When you FIRE, you now have time to cultivate all those important relationships. You can go on more date nights with your spouse, you can get outside and play ball with your kids, and you can meet up with your friends for dinner more often.
When you’re on your deathbed, you’re NOT going to regret that you didn’t spend more time working at the office. But you WILL regret all the time you didn’t spend with your loved ones.
6. Passion projects
FIRE means that you can work on whatever projects are important to you. You know the ones -- the creative and exciting activities that really get your juices flowing.
Have you always wanted to play guitar, learn to scuba dive, or write a novel? Now you have time to do it.
Perhaps you want to volunteer more in your community, or become a gourmet chef, or start a side business. When you FIRE, it doesn’t mean you sit around in a hammock all day. On the contrary, you end up doing so many things that you would’ve never gotten around to otherwise.
7. Less stress
When you FIRE, you no longer have to deal with rush hour traffic, unrealistic deadlines, and office politics. You can go to sleep when you want, wake up when you want, and get as much sleep as your body needs.
You can keep your stress down by meditating more, spending time in nature, and taking a more leisurely approach to life. No more rushing around like a madman everyday.
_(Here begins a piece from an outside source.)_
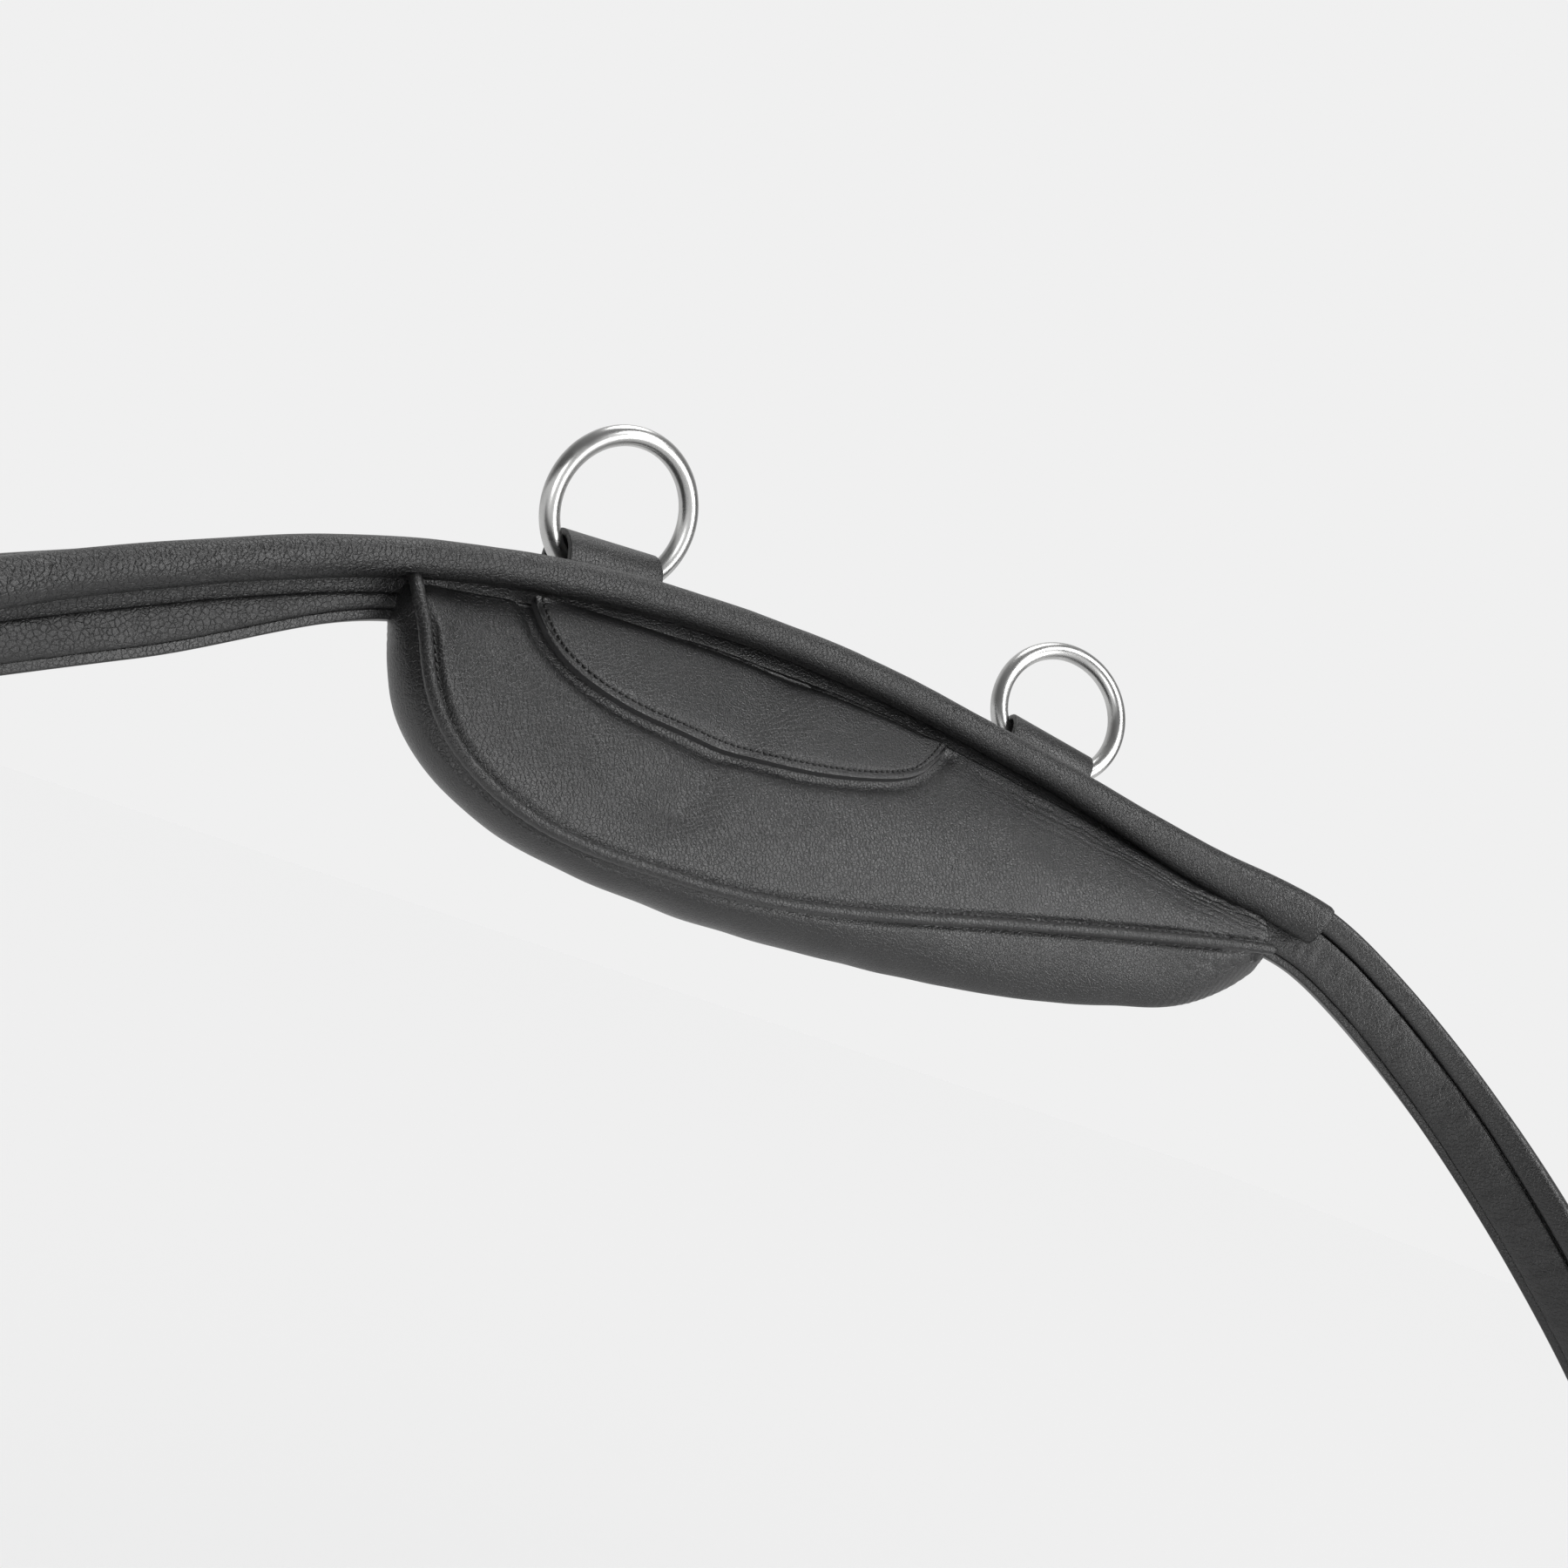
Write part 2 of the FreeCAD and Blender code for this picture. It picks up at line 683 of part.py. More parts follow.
# Height of the billet's middle above the bar: on the strap, over the bar, beyond the buckle.
BILLET_REST = STRAP_OUTER_Z + size("leather_gap") + size("strap_thick") / 2
BILLET_OVER = WRAP_OUTER + 0.25 + size("strap_thick") / 2
BILLET_LEVEL = (STRAP_OUTER_Z + STRAP_INNER_Z) / 2
# The billet runs from its end, up the stretch, to where the chest strap turns away.
BILLET_TOP = -60.0
BILLET_FOOT = size("frame_length") + 13.0


def buckle_matrix(side, place):
    """Local X down the stretch, local Y across the strap, local Z away from the neck."""
    (origin, run, hang, inside), _ = straight_frames(side, place, place + 1)
    centre = origin + hang * STRAP_MIDDLE + inside * BAR_DEPTH
    outside = inside * -1
    across = outside.cross(run)
    return Placement(Matrix(run.x, across.x, outside.x, centre.x,
                            run.y, across.y, outside.y, centre.y,
                            run.z, across.z, outside.z, centre.z,
                            0, 0, 0, 1))


def make_buckle_chape(side):
    """The strap's turned end: a loop round the buckle's bar, slotted for the tongue."""
    body, planes = new_body("buckle_chape_" + SIDE_NAME[side])
    wrap = new_sketch(body, planes, "XZ_Plane", "wrap")
    draw_circle(wrap, WRAP_OUTER)
    pad_feature(body, wrap, "wrap_pad", "Dimensions.strap_width")
    ply = new_sketch(body, planes, "XZ_Plane", "ply")
    face = STRAP_INNER_Z - size("leather_gap")
    draw(ply, [(-TURNED_LENGTH, face - TURNED_PLY), (0, face - TURNED_PLY), (0, face),
               (-TURNED_LENGTH, face)])
    pad_feature(body, ply, "ply_pad", "Dimensions.strap_width")
    doc.recompute()
    bore = new_sketch(body, planes, "XZ_Plane", "bore")
    draw_circle(bore, WRAP_INNER)
    pocket_feature(body, bore, "bar_bore", 3 * size("strap_width"))
    doc.recompute()
    slot = new_sketch(body, planes, "XY_Plane", "slot")
    half = size("tongue_width") / 2 + 2 * size("clearance")
    reach = WRAP_OUTER + 1
    draw(slot, [(-reach, -half), (reach, -half), (reach, half), (-reach, half)])
    pocket_feature(body, slot, "tongue_slot", 4 * WRAP_OUTER)
    body.Placement = buckle_matrix(side, BAR_PLACE)
    SUBPARTS.append(body)


def make_buckle_frame(side):
    """A steel frame that swings on its bar and closes over the billet."""
    body, planes = new_body("buckle_frame_" + SIDE_NAME[side])
    outer = FRAME_INNER + size("frame_side")
    near_end = size("frame_length") - BAR_RADIUS
    far_end = size("frame_length") + BAR_RADIUS
    plate = new_sketch(body, planes, "XY_Plane", "plate")
    draw(plate, [(0, FRAME_INNER), (near_end, FRAME_INNER), (near_end, -FRAME_INNER),
                 (0, -FRAME_INNER), (0, -outer), (far_end, -outer), (far_end, outer), (0, outer)])
    pad_feature(body, plate, "plate_pad", "Dimensions.bar_diameter")
    bar = new_sketch(body, planes, "XZ_Plane", "bar")
    draw_circle(bar, BAR_RADIUS)
    pad_feature(body, bar, "bar_pad", 2 * outer)
    doc.recompute()
    blank = body.Tip
    corners = []
    for number, edge in enumerate(blank.Shape.Edges, start=1):
        middle = edge.BoundBox.Center
        upright = edge.BoundBox.ZLength > BAR_RADIUS and edge.BoundBox.XLength < 0.1
        if upright and middle.x > size("frame_length") and abs(middle.y) > FRAME_INNER + 1:
            corners.append("Edge%d" % number)
    fillet = body.newObject("PartDesign::Fillet", body.Name + "_corners")
    fillet.Base = (blank, corners)
    fillet.Radius = size("frame_side") * 0.8
    body.Tip = fillet
    tilt = Placement(Vector(0, 0, 0), Rotation(Vector(0, 1, 0), -FRAME_TILT))
    body.Placement = buckle_matrix(side, BAR_PLACE).multiply(tilt)
    SUBPARTS.append(body)


def make_tongue(side):
    """The tongue, hinged on the bar, up through the billet's hole and over the far bar."""
    body, planes = new_body("buckle_tongue_" + SIDE_NAME[side])
    thick = size("tongue_thick")
    eye = new_sketch(body, planes, "XZ_Plane", "eye")
    draw_circle(eye, WRAP_OUTER - 0.2)
    pad_feature(body, eye, "eye_pad", "Dimensions.tongue_width")
    # Top of the far bar, as the frame lies tilted over the billet.
    far_top = (size("frame_length") + BAR_RADIUS) * TILT_SIN + BAR_RADIUS * TILT_COS + 0.15
    reach = size("frame_length") + 4
    rise = far_top + 0.2
    arm = new_sketch(body, planes, "XZ_Plane", "arm")
    draw(arm, [(1.2, 2.6), (3.6, 1.0), (rise + 1.6, rise - 0.9), (reach, far_top),
               (reach, far_top + thick), (rise - 0.2, rise + thick)])
    pad_feature(body, arm, "arm_pad", "Dimensions.tongue_width")
    doc.recompute()
    bore = new_sketch(body, planes, "XZ_Plane", "bore")
    draw_circle(bore, WRAP_INNER)
    pocket_feature(body, bore, "bar_bore", 4 * size("tongue_width"))
    body.Placement = buckle_matrix(side, BAR_PLACE)
    SUBPARTS.append(body)


def make_keeper(kind, side):
    """A leather keeper round the strap and the billet that lies on it."""
    body, planes = new_body(kind + "_" + SIDE_NAME[side])
    gap = size("clearance")
    wall = size("keeper_wall")
    half = size("strap_width") / 2 + gap
    low = STRAP_INNER_Z - TURNED_PLY - 2 * size("leather_gap") - gap
    high = BILLET_REST + size("strap_thick") / 2 + gap
    outside = new_sketch(body, planes, "YZ_Plane", "outside")
    draw(outside, [(-half - wall, low - wall), (half + wall, low - wall),
                   (half + wall, high + wall), (-half - wall, high + wall)])
    pad_feature(body, outside, "loop_pad", "Dimensions.keeper_length")
    doc.recompute()
    inside = new_sketch(body, planes, "YZ_Plane", "inside")
    draw(inside, [(-half, low), (half, low), (half, high), (-half, high)])
    pocket_feature(body, inside, "strap_way", 4 * size("keeper_length"))
    body.Placement = buckle_matrix(side, KEEPER_PLACES[kind])
    SUBPARTS.append(body)


HANG_CHEST = Vector(0, 0.75, -0.66)
CHEST_NORMAL = Vector(0, 0.66, 0.75)
# Straight length at the chest end, and how near the ring's wire the strap comes.
CHEST_STRAIGHT = 16.0
CHEST_SHORT = 12.0
# The chest chape's leather and the length of its two sewn plies.
CHEST_PLY = 2.0
CHEST_TAIL = 26.0


def make_billet(side):
    """The strap's tail: over the turned end, through the frame, down to the neck line."""
    half_width = size("strap_width") / 2
    half_thick = size("strap_thick") / 2
    far = size("frame_length")
    under_far_bar = far * TILT_SIN - BAR_RADIUS - 0.9 - half_thick
    heights = [(BILLET_TOP, BILLET_REST), (-45, BILLET_REST), (-32, BILLET_REST),
               (-22, BILLET_REST), (-14, BILLET_REST + 0.2), (-6, BILLET_OVER - 0.1),
               (2, BILLET_OVER), (far * 0.55, BILLET_OVER * 0.72),
               (far, under_far_bar), (BILLET_FOOT, BILLET_LEVEL)]
    edges = []
    for lift in (-half_thick, half_thick):
        edge = Part.BSplineCurve()
        edge.interpolate([Vector(along, -half_width, height + lift) for along, height in heights])
        edges.append(edge)
    low, high = edges
    profile = Part.Wire([low.toShape(), Part.LineSegment(low.EndPoint, high.EndPoint).toShape(),
                         high.toShape(), Part.LineSegment(high.StartPoint, low.StartPoint).toShape()])
    billet = Part.Face(profile).extrude(Vector(0, 2 * half_width, 0))
    hole = size("hole_diameter")
    # The tongue's hole is worn long; the spare hole lies between the two keepers.
    worn = Part.makeBox(2.1 * hole, hole, 20, Vector(1.2, -hole / 2, 0))
    spare = Part.makeCylinder(hole / 2, 20, Vector(-1.5 * size("hole_pitch"), 0, 0))
    billet = billet.cut(worn).cut(spare)
    billet.Placement = buckle_matrix(side, BAR_PLACE)
    return billet


def make_chest_strap(side):
    """Billet through the buckle, then the strap under the neck to the chest ring."""
    half_width = size("strap_width") / 2
    half_thick = size("strap_thick") / 2
    begin = buckle_matrix(side, BAR_PLACE).multVec(Vector(BILLET_FOOT, 0, BILLET_LEVEL))
    points = [begin - STRETCH_RUN[side] * RUN_ON / 2, begin]
    for x, reach, height in CHEST[:-1]:
        place = side_point(side * x, reach, height)
        points.append(place + chest_shift())
    ring_centre, along, hang, normal = chest_frame()
    near_ring = (size("chest_ring_outer") - size("chest_ring_wire")) / 2 + CHEST_SHORT
    end = ring_centre + along * side * (near_ring + CHEST_STRAIGHT)
    points += [end, end - along * side * RUN_ON / 2, end - along * side * RUN_ON]
    line = Line(points, [(begin, HANG_SIDE), (end, HANG_CHEST)], side)
    frames = frames_between(line, line.parameter(begin), line.parameter(end), 11)
    strap = band(frames, -half_width, half_width, -half_thick, half_thick)
    last = [(end - along * side * step, along, hang, normal) for step in (0, CHEST_STRAIGHT)]
    straight = band(last, -half_width, half_width, -half_thick, half_thick)
    add_shape("chest_strap_" + SIDE_NAME[side], strap.fuse(straight).fuse(make_billet(side)))


STRETCH_RUN = {-1: LEFT_RUN, 1: RIGHT_RUN}


def chest_shift():
    """From the neck line to the middle of the strap's section under the neck."""
    return HANG_CHEST * STRAP_MIDDLE + CHEST_NORMAL * ((STRAP_BACK + STRAP_FACE) / 2)


def chest_frame():
    """Chest ring's centre, the strap's run there, its width direction and its normal."""
    hang = Vector(HANG_CHEST)
    hang.normalize()
    return side_point(*CHEST[-1]) + chest_shift(), Vector(1, 0, 0), hang, Vector(0, -hang.z, hang.y)


def make_chest_ring():
    """The ring under the chest that takes the girth strap or a fork."""
    centre, along, hang, _ = chest_frame()
    ring = doc.addObject("Part::Torus", "chest_ring")
    ring.Label = "chest_ring"
    ring.setExpression("Radius1", "(Dimensions.chest_ring_outer - Dimensions.chest_ring_wire) / 2")
    ring.setExpression("Radius2", "Dimensions.chest_ring_wire / 2")
    ring.Placement = orient(centre, along, hang)
    SUBPARTS.append(ring)


def make_chest_chape(side):
    """The loop that closes each chest strap round the chest ring."""
    centre, along, hang, _ = chest_frame()
    mean = (size("chest_ring_outer") - size("chest_ring_wire")) / 2
    groove = size("chest_ring_wire") / 2 + size("clearance")
    wall = groove + CHEST_PLY
    width = size("strap_width")
    inner = size("strap_thick") / 2 + 2 * size("leather_gap")
    loop = Part.makeCylinder(wall, width, Vector(mean - 1, -width / 2, 0), Vector(0, 1, 0))
    tail = Part.makeBox(CHEST_TAIL, width, 2 * (inner + CHEST_PLY),
                        Vector(mean - 1, -width / 2, -inner - CHEST_PLY))
    mouth = Part.makeBox(2 * CHEST_TAIL, 2 * width, 2 * inner,
                         Vector(mean + CHEST_SHORT - 0.4, -width, -inner))
    solid = loop.fuse(tail).cut(mouth).cut(Part.makeTorus(mean, groove))
    solid.Placement = orient(centre, along * side, hang * side)
    add_shape("chest_chape_" + SIDE_NAME[side], solid)


make_neck_strap()
make_roll()
make_linings()
make_front_panel()
make_back_panel()
make_filling()
make_gusset()
make_welt()
make_patch()
for end in ("left", "right"):
    make_ring_chape(end)
    make_ring(end)
for end in (-1, 1):
    make_buckle_chape(end)
    make_buckle_frame(end)
    make_tongue(end)
    for kind in KEEPER_PLACES:
        make_keeper(kind, end)
    make_chest_strap(end)
    make_chest_chape(end)
make_chest_ring()
doc.recompute()

os.makedirs("parts", exist_ok=True)
for item in doc.Objects:
    if "Invalid" in item.State or "Error" in item.State:
        raise RuntimeError("%s did not recompute: %s" % (item.Label, item.State))
for item in SUBPARTS:
    if item.Shape.isNull() or not item.Shape.isValid():
        raise RuntimeError("%s has no valid shape" % item.Label)
for item in SUBPARTS:
    item.Shape.exportStep("parts/%s.step" % item.Label)
    box = item.Shape.BoundBox
    print("%-22s solids %d volume %9.1f  x %7.1f %7.1f  y %7.1f %7.1f  z %7.1f %7.1f" % (
        item.Label, len(item.Shape.Solids), item.Shape.Volume, box.XMin, box.XMax, box.YMin,
        box.YMax, box.ZMin, box.ZMax))
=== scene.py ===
"""Leather neck strap of a martingale: soft leather, padding, stitching and polished fittings.

Lengths in the shape code are millimetres, in the frame of the loaded model, and become metres
when a mesh is made. +X runs to the right seen from inside the loop, +Z up, -Y into the loop.
"""
import math

import bmesh
import bpy
import numpy as np
from bpy.props import FloatProperty, IntProperty, StringProperty
from mathutils import Matrix, Vector, noise
from mathutils.bvhtree import BVHTree


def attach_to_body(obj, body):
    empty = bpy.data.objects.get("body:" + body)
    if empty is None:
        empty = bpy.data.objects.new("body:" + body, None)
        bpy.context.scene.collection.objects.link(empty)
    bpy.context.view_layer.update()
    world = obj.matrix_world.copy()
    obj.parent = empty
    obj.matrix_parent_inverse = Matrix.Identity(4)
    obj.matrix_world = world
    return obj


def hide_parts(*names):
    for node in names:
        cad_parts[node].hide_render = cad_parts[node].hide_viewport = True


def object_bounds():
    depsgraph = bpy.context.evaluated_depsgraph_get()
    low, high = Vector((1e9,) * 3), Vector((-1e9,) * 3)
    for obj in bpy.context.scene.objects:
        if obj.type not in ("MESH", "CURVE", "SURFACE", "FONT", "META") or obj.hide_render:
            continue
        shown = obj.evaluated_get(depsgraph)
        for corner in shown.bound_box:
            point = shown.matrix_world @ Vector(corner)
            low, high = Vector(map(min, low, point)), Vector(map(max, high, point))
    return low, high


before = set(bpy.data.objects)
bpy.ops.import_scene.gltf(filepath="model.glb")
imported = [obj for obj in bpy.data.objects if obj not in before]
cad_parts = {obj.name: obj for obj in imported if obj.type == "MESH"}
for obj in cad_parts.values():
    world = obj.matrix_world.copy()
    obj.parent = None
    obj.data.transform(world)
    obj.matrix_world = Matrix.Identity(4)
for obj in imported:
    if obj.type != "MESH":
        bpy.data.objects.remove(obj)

bl_info = {
    "name": "Martingale Neck Strap",
    "version": (1, 0, 0),
    "blender": (4, 5, 0),
    "location": "3D View > Sidebar > Neck Strap",
    "description": "Dresses a martingale neck strap in leather, padding, stitching and steel",
    "category": "Object",
}

CAD_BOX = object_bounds()
MM = 0.001
LEATHERWORK = "leatherwork"
SIDES = ("left", "right")


# ---------------------------------------------------------------- sizes and finishes

class StrapSizes(bpy.types.PropertyGroup):
    """Sizes of the neck strap, in millimetres."""
    width: FloatProperty(name="Width", description="Strap width", default=20.0)
    thick: FloatProperty(name="Thickness", description="Strap leather thickness", default=3.2)
    roll_height: FloatProperty(name="Roll height", description="Height of the roll", default=8.6)
    roll_depth: FloatProperty(name="Roll depth", description="Depth of the roll", default=8.6)
    roll_end: FloatProperty(name="Roll end", description="Roll's cut end from middle", default=145.0)
    margin: FloatProperty(name="Margin", description="Sewn margin under the roll", default=3.2)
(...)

Are there still things to stress about? Sure, we’re all human, and life can be stressful. But when you FIRE, life just has a way of slowing down a bit so you can “stop and smell the roses” a lot more often.
Occasionally, people will ask us if we ever plan on going back to work. Our answer is typically a resounding “No thanks!” After four years, we’ve developed our daily and weekly routines, and we’ve found ways to keep our lives interesting, exciting, and challenging.
If we ever feel that we need more money, we can always move to less expensive location, create rental income, or find other passive income streams. It’s just a matter of being creative and disciplined (the same strategies used to get to FIRE in the first place).
Is FIRE for everyone? Of course not. But for us, the pros far outweigh the cons!